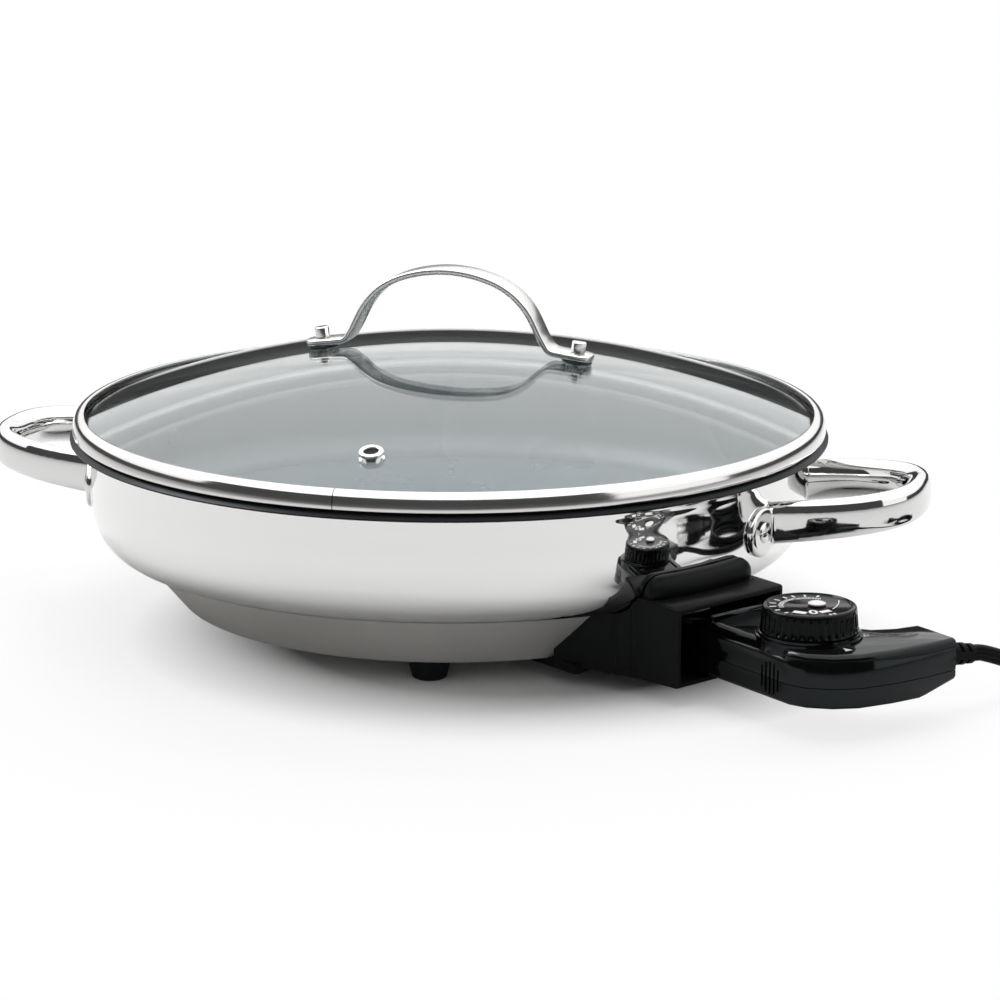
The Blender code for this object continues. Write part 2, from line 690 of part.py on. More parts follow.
def make_base(root, guard_frame):
    line = cover_line()
    outline = line + offset_line(line, COVER_THICKNESS)[::-1]
    cover = add_piece("base_cover", turned(outline), "satin_base", root)
    hole_radius = SCREW_SHANK_RADIUS + SEAT_GAP
    floor_low = COVER_BOTTOM_Z - CUT_OVERRUN
    floor_high = COVER_BOTTOM_Z + COVER_THICKNESS + SEAT_GAP / 2
    combine(cover, screw_bores("cover_bores", hole_radius, floor_low, floor_high, root))
    window = bmesh.new()
    half = BLOCK_HALF_WIDTH + WINDOW_SPARE
    rise = BLOCK_HALF_HEIGHT + WINDOW_SPARE
    low = (WING_END - CUT_OVERRUN, -half, PROBE_AXIS_Z - rise)
    high = (GUARD_BACK, half, PROBE_AXIS_Z + rise)
    add_block(window, low, high)
    combine(cover, add_tool("cover_window", window, guard_frame))

    top = FLOOR_UNDERSIDE_Z - SEAT_GAP
    outline = [
        (0, PLATE_UNDERSIDE_Z), (PLATE_RADIUS - PLATE_CHAMFER, PLATE_UNDERSIDE_Z),
        (PLATE_RADIUS, PLATE_UNDERSIDE_Z + PLATE_CHAMFER), (PLATE_RADIUS, top), (0, top),
    ]
    plate = add_piece("heat_plate", turned(outline), "cast_aluminium", root)
    boss_low = COVER_BOTTOM_Z + COVER_THICKNESS + SEAT_GAP
    boss_high = PLATE_UNDERSIDE_Z + PLATE_CHAMFER
    combine(plate, screw_bores("plate_bosses", BOSS_RADIUS, boss_low, boss_high, root), "UNION")
    pilot_low = boss_low - CUT_OVERRUN
    combine(plate, screw_bores("boss_bores", hole_radius, pilot_low, SCREW_TOP_Z + BORE_SPARE, root))


def foot_outline():
    top = COVER_BOTTOM_Z - SEAT_GAP
    bore = SCREW_SHANK_RADIUS + SEAT_GAP
    return [
        (bore, FOOT_RECESS_DEPTH), (FOOT_RECESS_RADIUS, FOOT_RECESS_DEPTH), (FOOT_RECESS_RADIUS, 0),
        (FOOT_BOTTOM_RADIUS - FOOT_EDGE, 0), (FOOT_BOTTOM_RADIUS, FOOT_EDGE),
        (FOOT_TOP_RADIUS, top), (bore, top),
    ]


def screw_outline(head_low, head_height, head_radius, shank_radius, top):
    head_top = head_low + head_height
    return [
        (0, head_low), (head_radius * 0.8, head_low), (head_radius, head_low + head_height * 0.4),
        (head_radius, head_top), (shank_radius, head_top), (shank_radius, top - shank_radius), (0, top),
    ]


def make_feet(root):
    head_low = FOOT_RECESS_DEPTH - SEAT_GAP - SCREW_HEAD_HEIGHT
    for index, (x, y) in enumerate(foot_places(), 1):
        foot = turned(foot_outline(), MIDDLE_STEPS)
        add_piece(f"foot_{index}", foot, "black_rubber", root, (x, y, 0))
        outline = screw_outline(
            head_low, SCREW_HEAD_HEIGHT, SCREW_HEAD_RADIUS, SCREW_SHANK_RADIUS, SCREW_TOP_Z)
        screw = turned(outline, SMALL_STEPS)
        add_piece(f"foot_screw_{index}", screw, "satin_steel", root, (x, y, 0))
    for index, (x, y) in enumerate(guard_screw_places(), 1):
        outline = screw_outline(
            TAB_BOTTOM_Z - SEAT_GAP - SCREW_HEAD_HEIGHT, SCREW_HEAD_HEIGHT, SCREW_HEAD_RADIUS,
            SCREW_SHANK_RADIUS, SCREW_TOP_Z)
        screw = turned(outline, SMALL_STEPS)
        add_piece(f"guard_screw_{index}", screw, "satin_steel", root, (x, y, 0))


# Side handles and their rivets

def handle_rings():
    # Sections of the cast loop, lofted along a squared-off half ellipse.
    far = WALL_RADIUS + HANDLE_PROJECTION - HANDLE_THICKNESS / 2
    route = []
    for step in range(HANDLE_STEPS + 1):
        angle = -math.pi / 2 + math.pi * step / HANDLE_STEPS
        power = 2 / HANDLE_ROUNDNESS
        out = max(0, math.cos(angle)) ** power
        across = math.copysign(abs(math.sin(angle)) ** power, math.sin(angle))
        along = HANDLE_START_RADIUS + (far - HANDLE_START_RADIUS) * out
        height = HANDLE_MOUNT_Z + HANDLE_RISE_PER_LENGTH * (along - HANDLE_START_RADIUS)
        route.append((Vector((along, HANDLE_HALF_SPACING * across, height)), out))
    rings = []
    for index, (centre, out) in enumerate(route):
        before = route[max(0, index - 1)][0]
        after = route[min(HANDLE_STEPS, index + 1)][0]
        heading = (after - before).to_2d().normalized()
        outward = Vector((heading.y, -heading.x, 0))
        thickness = HANDLE_MOUNT_THICKNESS + (HANDLE_THICKNESS - HANDLE_MOUNT_THICKNESS) * out
        tall = HANDLE_MOUNT_HEIGHT + (HANDLE_HEIGHT - HANDLE_MOUNT_HEIGHT) * out
        rings.append([
            centre + outward * (thickness * across) + Vector((0, 0, tall * up))
            for across, up in HANDLE_SECTION_SHARES
        ])
    return rings


def rivet_outline():
    inner_top = -WALL_THICKNESS - RIVET_INNER_SEAT
    inner_low = inner_top - RIVET_INNER_HEIGHT
    outer_low = SEAT_GAP + FLANGE_THICKNESS + SEAT_GAP
    return [
        (0, inner_low), (RIVET_INNER_RADIUS * 0.8, inner_low),
        (RIVET_INNER_RADIUS, inner_low + RIVET_INNER_HEIGHT * 0.6), (RIVET_INNER_RADIUS, inner_top),
        (RIVET_SHANK_RADIUS, inner_top), (RIVET_SHANK_RADIUS, outer_low),
        (RIVET_HEAD_RADIUS, outer_low), (RIVET_HEAD_RADIUS * 0.94, outer_low + RIVET_HEAD_HEIGHT * 0.5),
        (RIVET_HEAD_RADIUS * 0.6, outer_low + RIVET_HEAD_HEIGHT * 0.9),
        (0, outer_low + RIVET_HEAD_HEIGHT),
    ]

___

Write out the material from the first line to the last, exactly.

▶ [Expected output]:
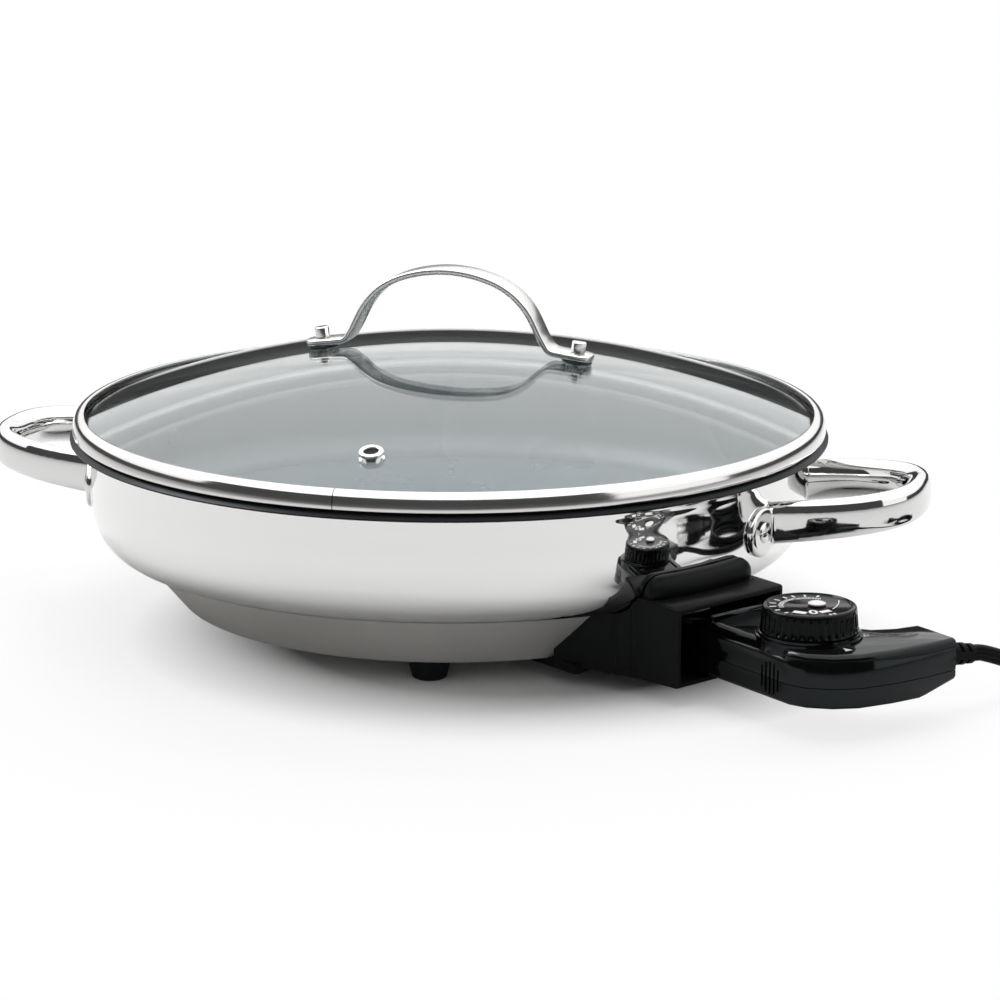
The Blender code for this object continues. Write part 2, from line 690 of part.py on. More parts follow.
def make_base(root, guard_frame):
    line = cover_line()
    outline = line + offset_line(line, COVER_THICKNESS)[::-1]
    cover = add_piece("base_cover", turned(outline), "satin_base", root)
    hole_radius = SCREW_SHANK_RADIUS + SEAT_GAP
    floor_low = COVER_BOTTOM_Z - CUT_OVERRUN
    floor_high = COVER_BOTTOM_Z + COVER_THICKNESS + SEAT_GAP / 2
    combine(cover, screw_bores("cover_bores", hole_radius, floor_low, floor_high, root))
    window = bmesh.new()
    half = BLOCK_HALF_WIDTH + WINDOW_SPARE
    rise = BLOCK_HALF_HEIGHT + WINDOW_SPARE
    low = (WING_END - CUT_OVERRUN, -half, PROBE_AXIS_Z - rise)
    high = (GUARD_BACK, half, PROBE_AXIS_Z + rise)
    add_block(window, low, high)
    combine(cover, add_tool("cover_window", window, guard_frame))

    top = FLOOR_UNDERSIDE_Z - SEAT_GAP
    outline = [
        (0, PLATE_UNDERSIDE_Z), (PLATE_RADIUS - PLATE_CHAMFER, PLATE_UNDERSIDE_Z),
        (PLATE_RADIUS, PLATE_UNDERSIDE_Z + PLATE_CHAMFER), (PLATE_RADIUS, top), (0, top),
    ]
    plate = add_piece("heat_plate", turned(outline), "cast_aluminium", root)
    boss_low = COVER_BOTTOM_Z + COVER_THICKNESS + SEAT_GAP
    boss_high = PLATE_UNDERSIDE_Z + PLATE_CHAMFER
    combine(plate, screw_bores("plate_bosses", BOSS_RADIUS, boss_low, boss_high, root), "UNION")
    pilot_low = boss_low - CUT_OVERRUN
    combine(plate, screw_bores("boss_bores", hole_radius, pilot_low, SCREW_TOP_Z + BORE_SPARE, root))


def foot_outline():
    top = COVER_BOTTOM_Z - SEAT_GAP
    bore = SCREW_SHANK_RADIUS + SEAT_GAP
    return [
        (bore, FOOT_RECESS_DEPTH), (FOOT_RECESS_RADIUS, FOOT_RECESS_DEPTH), (FOOT_RECESS_RADIUS, 0),
        (FOOT_BOTTOM_RADIUS - FOOT_EDGE, 0), (FOOT_BOTTOM_RADIUS, FOOT_EDGE),
        (FOOT_TOP_RADIUS, top), (bore, top),
    ]


def screw_outline(head_low, head_height, head_radius, shank_radius, top):
    head_top = head_low + head_height
    return [
        (0, head_low), (head_radius * 0.8, head_low), (head_radius, head_low + head_height * 0.4),
        (head_radius, head_top), (shank_radius, head_top), (shank_radius, top - shank_radius), (0, top),
    ]


def make_feet(root):
    head_low = FOOT_RECESS_DEPTH - SEAT_GAP - SCREW_HEAD_HEIGHT
    for index, (x, y) in enumerate(foot_places(), 1):
        foot = turned(foot_outline(), MIDDLE_STEPS)
        add_piece(f"foot_{index}", foot, "black_rubber", root, (x, y, 0))
        outline = screw_outline(
            head_low, SCREW_HEAD_HEIGHT, SCREW_HEAD_RADIUS, SCREW_SHANK_RADIUS, SCREW_TOP_Z)
        screw = turned(outline, SMALL_STEPS)
        add_piece(f"foot_screw_{index}", screw, "satin_steel", root, (x, y, 0))
    for index, (x, y) in enumerate(guard_screw_places(), 1):
        outline = screw_outline(
            TAB_BOTTOM_Z - SEAT_GAP - SCREW_HEAD_HEIGHT, SCREW_HEAD_HEIGHT, SCREW_HEAD_RADIUS,
            SCREW_SHANK_RADIUS, SCREW_TOP_Z)
        screw = turned(outline, SMALL_STEPS)
        add_piece(f"guard_screw_{index}", screw, "satin_steel", root, (x, y, 0))


# Side handles and their rivets

def handle_rings():
    # Sections of the cast loop, lofted along a squared-off half ellipse.
    far = WALL_RADIUS + HANDLE_PROJECTION - HANDLE_THICKNESS / 2
    route = []
    for step in range(HANDLE_STEPS + 1):
        angle = -math.pi / 2 + math.pi * step / HANDLE_STEPS
        power = 2 / HANDLE_ROUNDNESS
        out = max(0, math.cos(angle)) ** power
        across = math.copysign(abs(math.sin(angle)) ** power, math.sin(angle))
        along = HANDLE_START_RADIUS + (far - HANDLE_START_RADIUS) * out
        height = HANDLE_MOUNT_Z + HANDLE_RISE_PER_LENGTH * (along - HANDLE_START_RADIUS)
        route.append((Vector((along, HANDLE_HALF_SPACING * across, height)), out))
    rings = []
    for index, (centre, out) in enumerate(route):
        before = route[max(0, index - 1)][0]
        after = route[min(HANDLE_STEPS, index + 1)][0]
        heading = (after - before).to_2d().normalized()
        outward = Vector((heading.y, -heading.x, 0))
        thickness = HANDLE_MOUNT_THICKNESS + (HANDLE_THICKNESS - HANDLE_MOUNT_THICKNESS) * out
        tall = HANDLE_MOUNT_HEIGHT + (HANDLE_HEIGHT - HANDLE_MOUNT_HEIGHT) * out
        rings.append([
            centre + outward * (thickness * across) + Vector((0, 0, tall * up))
            for across, up in HANDLE_SECTION_SHARES
        ])
    return rings


def rivet_outline():
    inner_top = -WALL_THICKNESS - RIVET_INNER_SEAT
    inner_low = inner_top - RIVET_INNER_HEIGHT
    outer_low = SEAT_GAP + FLANGE_THICKNESS + SEAT_GAP
    return [
        (0, inner_low), (RIVET_INNER_RADIUS * 0.8, inner_low),
        (RIVET_INNER_RADIUS, inner_low + RIVET_INNER_HEIGHT * 0.6), (RIVET_INNER_RADIUS, inner_top),
        (RIVET_SHANK_RADIUS, inner_top), (RIVET_SHANK_RADIUS, outer_low),
        (RIVET_HEAD_RADIUS, outer_low), (RIVET_HEAD_RADIUS * 0.94, outer_low + RIVET_HEAD_HEIGHT * 0.5),
        (RIVET_HEAD_RADIUS * 0.6, outer_low + RIVET_HEAD_HEIGHT * 0.9),
        (0, outer_low + RIVET_HEAD_HEIGHT),
    ]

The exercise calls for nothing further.